B&N.com: Your book gives a thorough grounding for beginners, but you also address professional landscapers.
TDA: Yes, it was my hope to provide a step-by-step format that even a beginning gardener can follow and understand but include savvy plants and designs that would appeal to my fellow colleagues and advanced gardeners as well. I think it's fun to marry the two needs. I think different parts of the book will appeal to different gardening levels. For example, beginners have said to me that they enjoy the early chapters on getting started as well as the encyclopedia, which takes them through the design composition and maintenance requirements for each vignette. Professionals like the elaborate designs and the extensive reference charts and lists.
B&N.com: Fashions come and go with gardens. Tell us a little about the history of mixed gardens and why they are so suited to today's gardening.

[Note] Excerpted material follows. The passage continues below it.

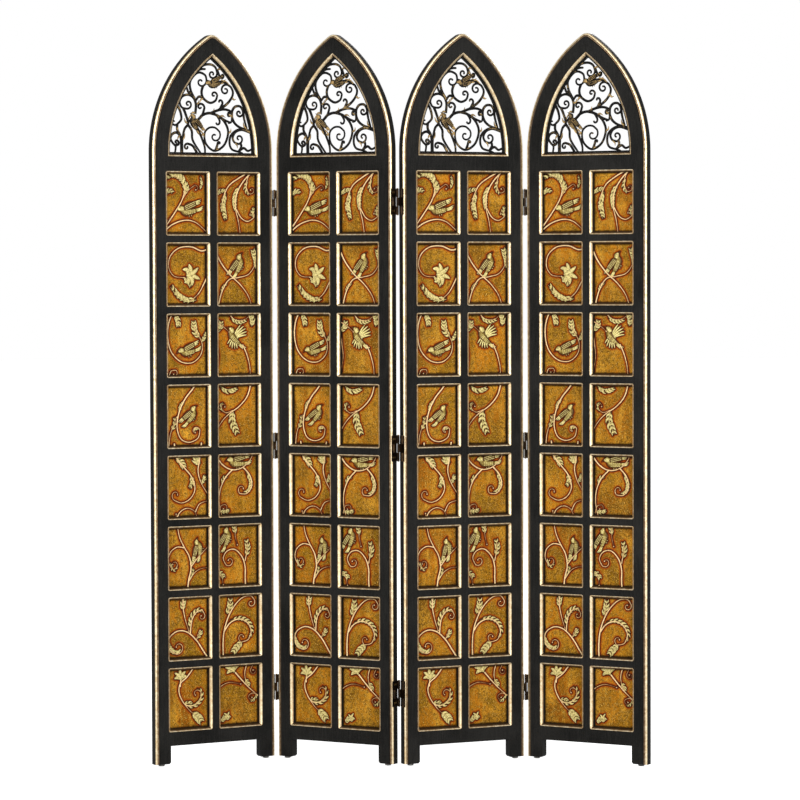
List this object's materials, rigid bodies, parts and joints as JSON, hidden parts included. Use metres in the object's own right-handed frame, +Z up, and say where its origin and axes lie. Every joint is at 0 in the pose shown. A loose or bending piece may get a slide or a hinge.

TDA: Mixed garden designs are actually based in the late-18th-century concept of a shrubbery, and then the likes of Gertrude Jekyll and William Robinson inspired a resurgence of it in the late 19th century. Here in America, it really gained force in the early 20th century due to writers such as Louise Beebe Wilder. In 1993, Ann Lovejoy wrote An American Mixed Border (which I loved at first sight) and promoted the mixed concept. However, strictly perennial gardens have reigned for many years and they can lack at times winter interest. And some people are still doing annual borders or beds. With limited space it's a perfect time to be combining all these plants in the garden. A mixed garden blends a wide palette of plant material and (if designed properly) offers season-long interest from not only spring or summer flowers but fruit, bark, branching habit, varied textures, forms, and foliage colors. Often the shrubs and trees require less frequent care than the perennials and so in some ways help reduce maintenance. The garden is layered with numerous plants and it's dynamic, exciting, and fun!